An Uphill Battle: Why Regulators Are Still on the Back Foot
Despite these advancements, regulators face significant hurdles in this algorithmic arms race.
- The Speed Gap: Regulation is inherently reactive. An investigation happens after the fact, while manipulative algorithms operate in the present, exploiting opportunities in nanoseconds.
- The "Black Box" Problem: Many advanced AI models are "black boxes," meaning even their creators can't fully explain the reasoning behind every decision. Proving manipulative intent becomes incredibly difficult when an algorithm's logic is opaque.
- The Data Deluge: The sheer volume of data from the CAT is a double-edged sword.
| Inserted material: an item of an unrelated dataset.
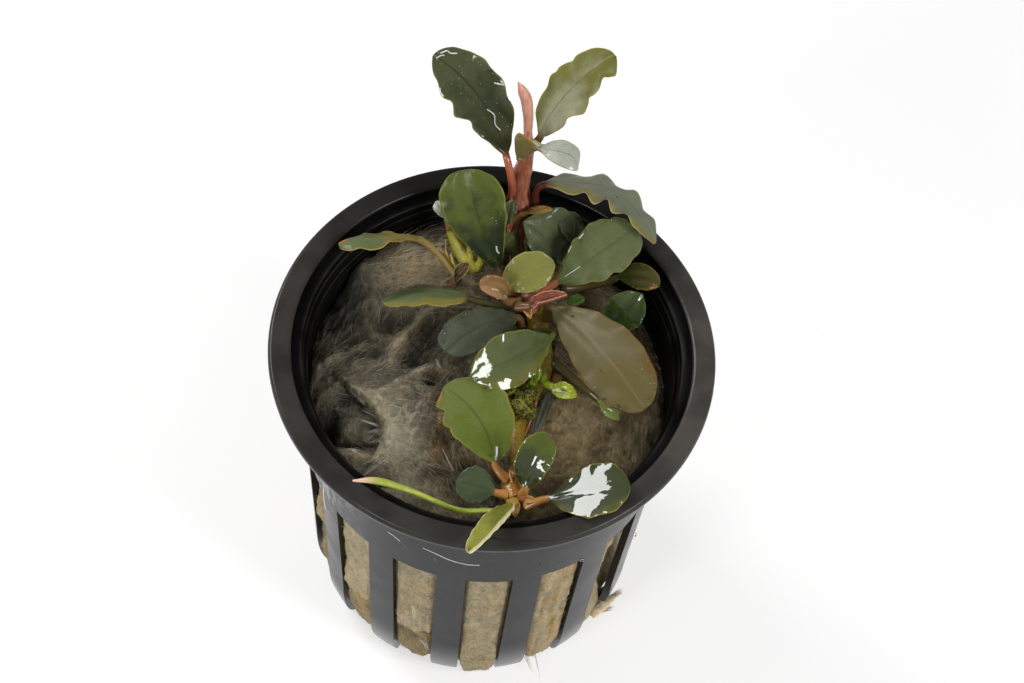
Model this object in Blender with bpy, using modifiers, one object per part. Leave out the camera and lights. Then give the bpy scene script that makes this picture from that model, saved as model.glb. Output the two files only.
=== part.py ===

It’s a treasure trove of information but also a massive computational challenge to process and analyze effectively in real-time.
- The Talent War: Regulators must compete with Wall Street firms that can offer astronomical salaries for top-tier AI and data science talent. This talent gap can put the SEC at a permanent disadvantage.
Conclusion: The Never-Ending Race for Fair Markets
The contest between AI-powered manipulators and regulators is not a battle that will be won or lost; it is an ongoing race that will define the future of finance. The SEC's deployment of tools like the CAT and its own AI surveillance systems represents a monumental step forward, transforming market oversight from a needle-in-a-haystack search into a data-driven science.
However, as technology evolves, so will the methods of manipulation. The next frontier may involve AI that can predict regulatory responses or use quantum computing to break market safeguards. For regulators to keep pace, they must remain perpetually vigilant, investing heavily in technology, attracting top talent, and fostering a culture of innovation. The integrity of our financial markets depends not on winning the arms race, but on never stopping running it.